YOUR GOAL: Restate word for word the lines of the data below, from the first through the one that has "reducer_axis = Vector((0.2175, 0.1905, 0.02))".

────────────────────────────────────────

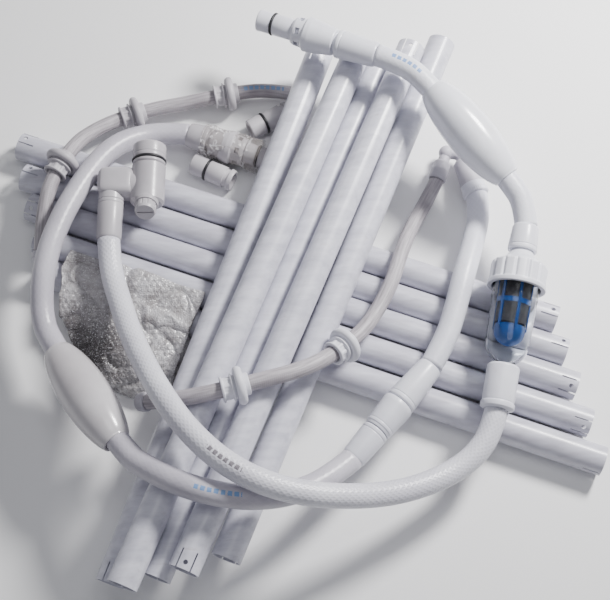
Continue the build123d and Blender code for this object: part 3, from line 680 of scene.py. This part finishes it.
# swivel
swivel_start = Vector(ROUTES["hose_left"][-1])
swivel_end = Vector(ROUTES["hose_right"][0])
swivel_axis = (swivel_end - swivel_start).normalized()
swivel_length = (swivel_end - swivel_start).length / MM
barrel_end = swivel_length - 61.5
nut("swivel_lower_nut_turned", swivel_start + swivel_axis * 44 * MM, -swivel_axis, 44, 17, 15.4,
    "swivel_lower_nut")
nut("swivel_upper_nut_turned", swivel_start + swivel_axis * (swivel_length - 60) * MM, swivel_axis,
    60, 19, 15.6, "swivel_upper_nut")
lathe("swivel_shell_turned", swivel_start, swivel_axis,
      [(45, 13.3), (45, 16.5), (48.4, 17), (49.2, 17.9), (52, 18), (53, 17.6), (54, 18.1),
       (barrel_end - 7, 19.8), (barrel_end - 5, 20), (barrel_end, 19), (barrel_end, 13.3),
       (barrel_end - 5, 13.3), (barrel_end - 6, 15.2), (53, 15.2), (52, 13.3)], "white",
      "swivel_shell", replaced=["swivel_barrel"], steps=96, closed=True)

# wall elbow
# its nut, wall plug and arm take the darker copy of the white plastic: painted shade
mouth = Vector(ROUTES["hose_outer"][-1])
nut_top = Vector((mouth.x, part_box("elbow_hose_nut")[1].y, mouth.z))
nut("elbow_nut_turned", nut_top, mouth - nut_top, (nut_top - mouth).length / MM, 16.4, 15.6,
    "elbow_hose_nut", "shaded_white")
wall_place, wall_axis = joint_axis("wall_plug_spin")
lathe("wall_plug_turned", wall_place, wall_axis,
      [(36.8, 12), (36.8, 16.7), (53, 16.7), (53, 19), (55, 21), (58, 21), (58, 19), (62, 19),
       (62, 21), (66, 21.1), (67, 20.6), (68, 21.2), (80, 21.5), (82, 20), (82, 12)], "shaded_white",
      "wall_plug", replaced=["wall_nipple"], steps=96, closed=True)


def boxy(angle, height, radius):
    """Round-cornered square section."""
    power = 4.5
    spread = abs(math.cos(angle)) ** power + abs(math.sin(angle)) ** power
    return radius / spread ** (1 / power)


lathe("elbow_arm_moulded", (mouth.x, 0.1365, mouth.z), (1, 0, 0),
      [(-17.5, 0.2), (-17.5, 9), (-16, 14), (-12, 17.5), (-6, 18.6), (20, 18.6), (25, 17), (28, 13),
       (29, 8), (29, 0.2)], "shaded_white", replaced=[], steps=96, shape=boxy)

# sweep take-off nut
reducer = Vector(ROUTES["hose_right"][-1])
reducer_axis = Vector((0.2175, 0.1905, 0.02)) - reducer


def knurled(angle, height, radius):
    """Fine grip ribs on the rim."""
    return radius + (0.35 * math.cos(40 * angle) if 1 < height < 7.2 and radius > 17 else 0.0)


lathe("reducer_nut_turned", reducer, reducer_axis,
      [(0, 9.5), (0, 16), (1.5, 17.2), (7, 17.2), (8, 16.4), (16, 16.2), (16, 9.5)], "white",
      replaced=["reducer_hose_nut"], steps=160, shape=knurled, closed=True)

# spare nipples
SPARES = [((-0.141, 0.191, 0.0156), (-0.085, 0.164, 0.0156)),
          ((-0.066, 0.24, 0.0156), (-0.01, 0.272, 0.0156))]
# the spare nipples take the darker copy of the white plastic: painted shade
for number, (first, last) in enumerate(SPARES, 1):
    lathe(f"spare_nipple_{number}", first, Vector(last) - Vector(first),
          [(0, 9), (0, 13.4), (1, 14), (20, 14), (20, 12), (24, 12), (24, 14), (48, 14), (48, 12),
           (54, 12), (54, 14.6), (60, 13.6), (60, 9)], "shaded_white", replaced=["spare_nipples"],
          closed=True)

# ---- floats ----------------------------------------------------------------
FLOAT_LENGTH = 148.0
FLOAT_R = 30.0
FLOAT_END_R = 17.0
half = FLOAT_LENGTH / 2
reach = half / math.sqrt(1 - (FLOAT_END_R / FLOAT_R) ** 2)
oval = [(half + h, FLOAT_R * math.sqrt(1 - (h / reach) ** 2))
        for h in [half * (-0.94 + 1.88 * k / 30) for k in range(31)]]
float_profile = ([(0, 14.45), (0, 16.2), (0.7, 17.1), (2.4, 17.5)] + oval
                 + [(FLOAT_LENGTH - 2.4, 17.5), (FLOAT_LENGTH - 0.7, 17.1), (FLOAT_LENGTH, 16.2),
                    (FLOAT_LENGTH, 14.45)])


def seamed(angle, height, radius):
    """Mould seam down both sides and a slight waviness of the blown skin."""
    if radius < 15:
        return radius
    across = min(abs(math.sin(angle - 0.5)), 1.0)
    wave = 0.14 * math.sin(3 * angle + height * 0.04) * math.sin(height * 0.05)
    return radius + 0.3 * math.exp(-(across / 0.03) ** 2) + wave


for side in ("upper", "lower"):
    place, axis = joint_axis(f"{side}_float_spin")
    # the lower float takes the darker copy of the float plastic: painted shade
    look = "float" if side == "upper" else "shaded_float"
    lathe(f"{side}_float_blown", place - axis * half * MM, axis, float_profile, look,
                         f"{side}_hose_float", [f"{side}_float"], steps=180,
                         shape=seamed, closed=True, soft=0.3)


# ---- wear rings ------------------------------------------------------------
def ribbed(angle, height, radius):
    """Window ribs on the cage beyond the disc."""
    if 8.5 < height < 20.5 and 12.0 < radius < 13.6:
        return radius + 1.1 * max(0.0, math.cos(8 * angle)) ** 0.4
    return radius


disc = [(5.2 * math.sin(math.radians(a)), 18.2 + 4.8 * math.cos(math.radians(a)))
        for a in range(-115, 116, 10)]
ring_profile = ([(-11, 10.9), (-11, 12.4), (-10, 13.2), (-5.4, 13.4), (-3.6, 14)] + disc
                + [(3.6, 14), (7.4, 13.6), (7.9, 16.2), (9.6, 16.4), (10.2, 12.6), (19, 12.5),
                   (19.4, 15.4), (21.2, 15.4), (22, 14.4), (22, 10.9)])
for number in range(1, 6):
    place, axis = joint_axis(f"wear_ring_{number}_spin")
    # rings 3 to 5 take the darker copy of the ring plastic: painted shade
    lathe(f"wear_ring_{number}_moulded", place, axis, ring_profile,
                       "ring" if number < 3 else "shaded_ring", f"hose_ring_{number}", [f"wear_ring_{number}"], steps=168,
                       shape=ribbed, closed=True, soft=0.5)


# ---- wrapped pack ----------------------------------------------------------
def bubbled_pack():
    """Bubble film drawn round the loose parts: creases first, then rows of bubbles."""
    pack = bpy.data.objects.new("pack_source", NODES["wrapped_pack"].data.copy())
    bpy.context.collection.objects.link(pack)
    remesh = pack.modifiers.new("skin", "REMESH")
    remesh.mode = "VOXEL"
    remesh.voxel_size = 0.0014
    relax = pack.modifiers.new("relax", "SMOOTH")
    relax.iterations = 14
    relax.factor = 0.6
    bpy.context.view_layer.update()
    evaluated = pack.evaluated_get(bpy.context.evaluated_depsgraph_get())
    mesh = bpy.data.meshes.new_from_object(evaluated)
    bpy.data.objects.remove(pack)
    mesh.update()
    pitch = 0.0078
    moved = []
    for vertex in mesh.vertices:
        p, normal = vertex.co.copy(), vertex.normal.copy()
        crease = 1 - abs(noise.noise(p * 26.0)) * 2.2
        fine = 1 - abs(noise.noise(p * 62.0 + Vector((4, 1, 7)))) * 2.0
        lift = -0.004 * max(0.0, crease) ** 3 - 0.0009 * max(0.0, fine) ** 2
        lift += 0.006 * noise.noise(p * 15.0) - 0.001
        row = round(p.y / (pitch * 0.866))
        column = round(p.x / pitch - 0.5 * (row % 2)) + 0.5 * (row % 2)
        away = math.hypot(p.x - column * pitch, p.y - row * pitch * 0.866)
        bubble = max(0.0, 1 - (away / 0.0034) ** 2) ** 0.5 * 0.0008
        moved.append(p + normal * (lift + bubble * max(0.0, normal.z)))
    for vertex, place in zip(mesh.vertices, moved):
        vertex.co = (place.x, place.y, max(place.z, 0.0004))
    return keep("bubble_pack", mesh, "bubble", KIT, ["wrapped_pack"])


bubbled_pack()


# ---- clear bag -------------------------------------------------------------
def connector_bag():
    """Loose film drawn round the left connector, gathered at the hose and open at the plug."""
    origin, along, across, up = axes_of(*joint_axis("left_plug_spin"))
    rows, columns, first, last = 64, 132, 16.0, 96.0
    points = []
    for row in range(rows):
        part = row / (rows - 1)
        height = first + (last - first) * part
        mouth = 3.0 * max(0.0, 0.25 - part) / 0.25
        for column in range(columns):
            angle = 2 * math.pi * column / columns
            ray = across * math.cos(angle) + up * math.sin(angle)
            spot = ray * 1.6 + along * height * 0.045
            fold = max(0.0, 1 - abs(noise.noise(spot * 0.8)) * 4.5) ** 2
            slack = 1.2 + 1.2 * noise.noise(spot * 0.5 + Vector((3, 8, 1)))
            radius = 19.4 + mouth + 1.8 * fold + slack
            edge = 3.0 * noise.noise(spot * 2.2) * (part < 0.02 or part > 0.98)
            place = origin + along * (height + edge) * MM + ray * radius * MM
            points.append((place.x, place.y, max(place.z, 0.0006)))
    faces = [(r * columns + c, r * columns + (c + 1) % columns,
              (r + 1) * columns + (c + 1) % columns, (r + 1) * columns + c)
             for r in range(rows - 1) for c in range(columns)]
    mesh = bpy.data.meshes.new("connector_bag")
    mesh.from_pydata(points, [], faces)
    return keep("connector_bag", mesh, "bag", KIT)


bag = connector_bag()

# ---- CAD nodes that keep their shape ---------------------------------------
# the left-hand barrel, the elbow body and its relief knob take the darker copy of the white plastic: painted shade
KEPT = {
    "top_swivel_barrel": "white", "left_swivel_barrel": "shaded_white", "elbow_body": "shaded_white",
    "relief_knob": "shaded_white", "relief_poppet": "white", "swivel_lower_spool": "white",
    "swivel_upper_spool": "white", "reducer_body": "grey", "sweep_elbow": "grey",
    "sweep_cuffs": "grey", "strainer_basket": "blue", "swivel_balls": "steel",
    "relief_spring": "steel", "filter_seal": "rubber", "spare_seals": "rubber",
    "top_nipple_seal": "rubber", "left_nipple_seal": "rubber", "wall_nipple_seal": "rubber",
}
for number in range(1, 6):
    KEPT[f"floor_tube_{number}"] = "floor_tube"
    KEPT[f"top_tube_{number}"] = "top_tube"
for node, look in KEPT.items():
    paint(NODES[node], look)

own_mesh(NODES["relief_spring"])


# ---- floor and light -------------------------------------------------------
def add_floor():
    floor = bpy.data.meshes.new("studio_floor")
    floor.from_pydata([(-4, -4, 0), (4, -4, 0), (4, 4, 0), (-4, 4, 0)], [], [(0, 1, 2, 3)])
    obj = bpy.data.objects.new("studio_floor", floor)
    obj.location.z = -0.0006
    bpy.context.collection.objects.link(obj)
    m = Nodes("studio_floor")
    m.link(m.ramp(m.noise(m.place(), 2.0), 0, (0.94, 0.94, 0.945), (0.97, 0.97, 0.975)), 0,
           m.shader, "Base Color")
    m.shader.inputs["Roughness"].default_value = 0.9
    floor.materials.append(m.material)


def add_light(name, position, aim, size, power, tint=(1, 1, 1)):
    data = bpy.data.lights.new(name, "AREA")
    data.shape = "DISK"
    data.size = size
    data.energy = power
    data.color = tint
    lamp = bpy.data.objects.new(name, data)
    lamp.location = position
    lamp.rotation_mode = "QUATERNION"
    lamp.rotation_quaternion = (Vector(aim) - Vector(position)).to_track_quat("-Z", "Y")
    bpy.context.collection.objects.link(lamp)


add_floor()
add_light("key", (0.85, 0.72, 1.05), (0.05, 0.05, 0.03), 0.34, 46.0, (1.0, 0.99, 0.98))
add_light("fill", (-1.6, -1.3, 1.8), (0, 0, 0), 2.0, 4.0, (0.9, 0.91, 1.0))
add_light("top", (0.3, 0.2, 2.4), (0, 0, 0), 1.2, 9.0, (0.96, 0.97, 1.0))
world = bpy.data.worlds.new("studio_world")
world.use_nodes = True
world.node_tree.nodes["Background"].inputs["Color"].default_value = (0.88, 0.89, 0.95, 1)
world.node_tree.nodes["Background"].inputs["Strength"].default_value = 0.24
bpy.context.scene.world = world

────────────────────────────────────────

THE OUTPUT:
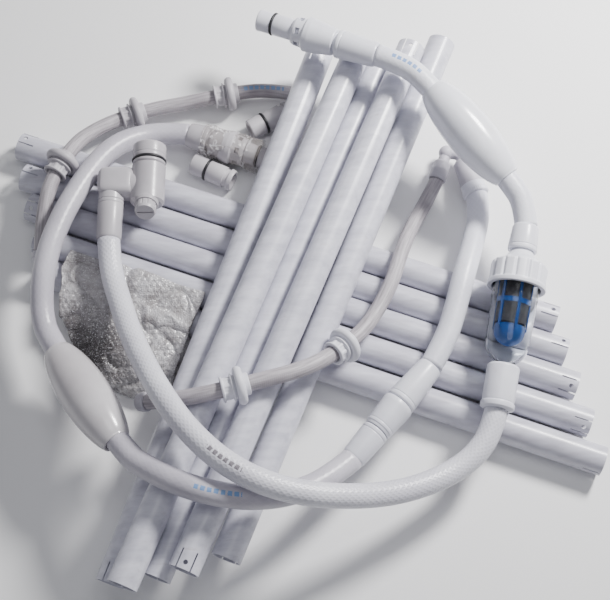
Continue the build123d and Blender code for this object: part 3, from line 680 of scene.py. This part finishes it.
# swivel
swivel_start = Vector(ROUTES["hose_left"][-1])
swivel_end = Vector(ROUTES["hose_right"][0])
swivel_axis = (swivel_end - swivel_start).normalized()
swivel_length = (swivel_end - swivel_start).length / MM
barrel_end = swivel_length - 61.5
nut("swivel_lower_nut_turned", swivel_start + swivel_axis * 44 * MM, -swivel_axis, 44, 17, 15.4,
    "swivel_lower_nut")
nut("swivel_upper_nut_turned", swivel_start + swivel_axis * (swivel_length - 60) * MM, swivel_axis,
    60, 19, 15.6, "swivel_upper_nut")
lathe("swivel_shell_turned", swivel_start, swivel_axis,
      [(45, 13.3), (45, 16.5), (48.4, 17), (49.2, 17.9), (52, 18), (53, 17.6), (54, 18.1),
       (barrel_end - 7, 19.8), (barrel_end - 5, 20), (barrel_end, 19), (barrel_end, 13.3),
       (barrel_end - 5, 13.3), (barrel_end - 6, 15.2), (53, 15.2), (52, 13.3)], "white",
      "swivel_shell", replaced=["swivel_barrel"], steps=96, closed=True)

# wall elbow
# its nut, wall plug and arm take the darker copy of the white plastic: painted shade
mouth = Vector(ROUTES["hose_outer"][-1])
nut_top = Vector((mouth.x, part_box("elbow_hose_nut")[1].y, mouth.z))
nut("elbow_nut_turned", nut_top, mouth - nut_top, (nut_top - mouth).length / MM, 16.4, 15.6,
    "elbow_hose_nut", "shaded_white")
wall_place, wall_axis = joint_axis("wall_plug_spin")
lathe("wall_plug_turned", wall_place, wall_axis,
      [(36.8, 12), (36.8, 16.7), (53, 16.7), (53, 19), (55, 21), (58, 21), (58, 19), (62, 19),
       (62, 21), (66, 21.1), (67, 20.6), (68, 21.2), (80, 21.5), (82, 20), (82, 12)], "shaded_white",
      "wall_plug", replaced=["wall_nipple"], steps=96, closed=True)


def boxy(angle, height, radius):
    """Round-cornered square section."""
    power = 4.5
    spread = abs(math.cos(angle)) ** power + abs(math.sin(angle)) ** power
    return radius / spread ** (1 / power)


lathe("elbow_arm_moulded", (mouth.x, 0.1365, mouth.z), (1, 0, 0),
      [(-17.5, 0.2), (-17.5, 9), (-16, 14), (-12, 17.5), (-6, 18.6), (20, 18.6), (25, 17), (28, 13),
       (29, 8), (29, 0.2)], "shaded_white", replaced=[], steps=96, shape=boxy)

# sweep take-off nut
reducer = Vector(ROUTES["hose_right"][-1])
reducer_axis = Vector((0.2175, 0.1905, 0.02)) - reducer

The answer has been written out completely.